In my mind, the chef — Mikael Jonsson — is the heir to the late Charlie Trotter, who improvised with fresh ingredients like a jazz musician and never served exactly the same dish twice. Hedone’s printed menu, such as it is, is really a statement of philosophy. The restaurant focuses on “unique expressions of the used ingredients” where they cook “everything to order.” Your only decision as a diner is between a taste of seven courses or going “Carte Blanche” for 10. I say we go for broke, and my friends are game. The menu is signed with a flourish in a signature that can only be described as looking like grafitti.

Our server arrives with a glass dome under which there are a trio of gnarled, bulbous orbs the size of small apples. As he lifts the dome, the unmistakable aroma of white truffles from Alba rushes to fill my nose with glory. We rapidly agree the extra supplement for a truffle dish is in order. For me, truffles are like crack; I’m unable to resist.

click to enlarge Sea bass with cauliflower purée. - Jon Palmer Claridge
Jon Palmer Claridge
Sea bass with cauliflower purée.

The meal that follows is extraordinary, but the servers present each course with thick French accents where I lose every fourth word. It’s like listening to a bad Skype or FaceTime connection. Regardless, the exquisite food speaks loudly for itself. Our spread is an inspiring cavalcade of 10 courses prepared in the moment. White truffles, foie gras, caviar, sweetbreads, sea bass and venison loin, with ethereal purées and sauces.

We politely demur at the offer of a cheese course, lest we explode. I’ve learned the difference between being perfectly satiated and feeling uncomfortably gluttonous sometimes balances on a knife’s edge. Better to decline and feel virtuous with your own self control then to indulge and be miserable.
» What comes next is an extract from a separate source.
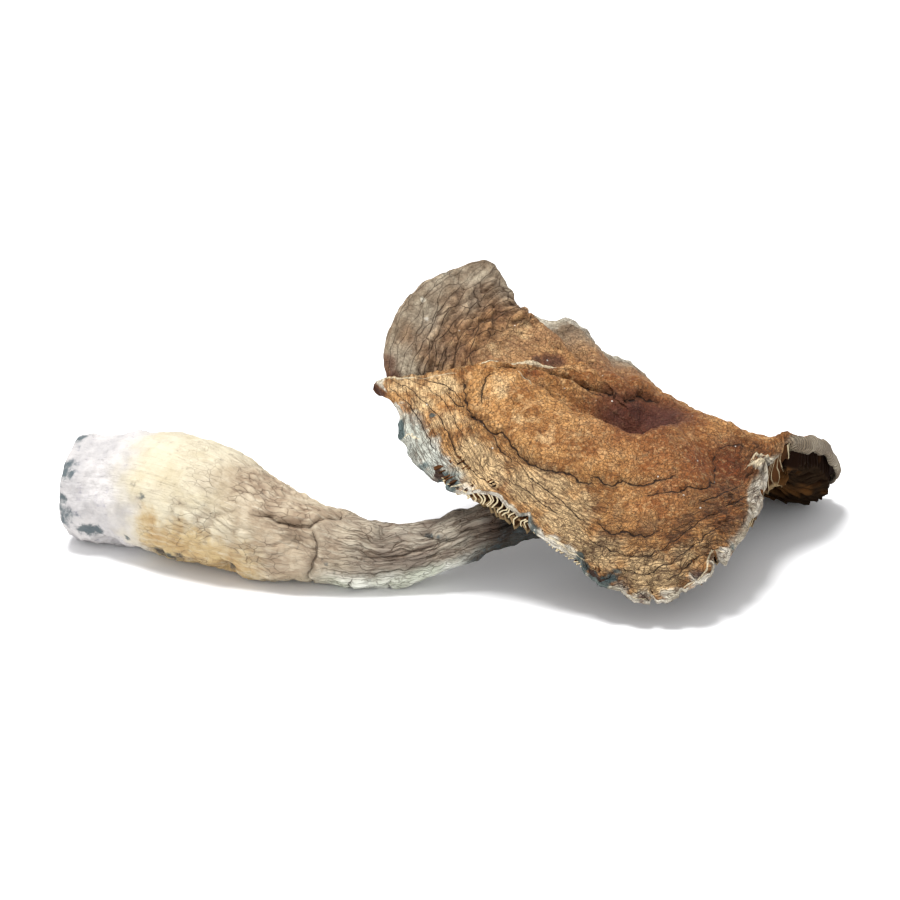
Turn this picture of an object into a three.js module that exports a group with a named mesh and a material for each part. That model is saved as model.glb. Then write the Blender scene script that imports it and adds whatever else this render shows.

The evening’s last treat is a trio of pristine mignardises. Strawberry-basil gelée, which glitters with a coating of granulated sugar, is softer than I usually encounter. I’m not really a huge fan of gelée squares for that very reason; the flavors may be arresting, but the texture is always, well, gelatinous. In this case, the gelée — despite looking exactly like the little squares I’ve had dozens of times — is melt-in-your-mouth delicious. It catches me off guard, both in texture and flavor. It’s simply sublime. But then so is the passion fruit macaron in the middle of the delicate rectangular serving dish. Finally, there’s a tiny, shiny silver dome of dark chocolate truffle filled with ganache worthy of Tampa Bay’s William Dean.

Great meals have pace, and while looking back it seems like you might’ve consumed an inordinate amount of food and what should be enough wine to render your legs wobbly, it turns out to be perfection over a period of four hours. We leave exhilarated by the creativity of chef Jonsson and his kitchen, but also emotionally full from a night well spent.

Just when we think we’ve escaped to await our Uber unscathed, we each get a small shopping bag full with a rustic loaf of the remarkable whole-grain bread for the road. What, I ask you, am I to do with that? I ponder while walking back down Drury Lane from the elegant hotel where my friend is staying to my more modest B&B. I know — I’ll present it as a gift to the staff in the breakfast room either to serve or privately indulge as they see fit.

Once again, careful consideration saves me from that slippery slope to gluttony.

Editor's note: Postcards is an ongoing series in which CL's food critic shares his culinary adventures outside Tampa Bay.

About The Author

Jon Palmer Claridge

Jon Palmer Claridge—Tampa Bay's longest running, and perhaps last anonymous, food critic—has spent his life following two enduring passions, theatre and fine dining. He trained as a theatre professional (BFA/Acting; MFA/Directing) while Mastering the Art of French Cooking from Julia Child as an avocation. He acted...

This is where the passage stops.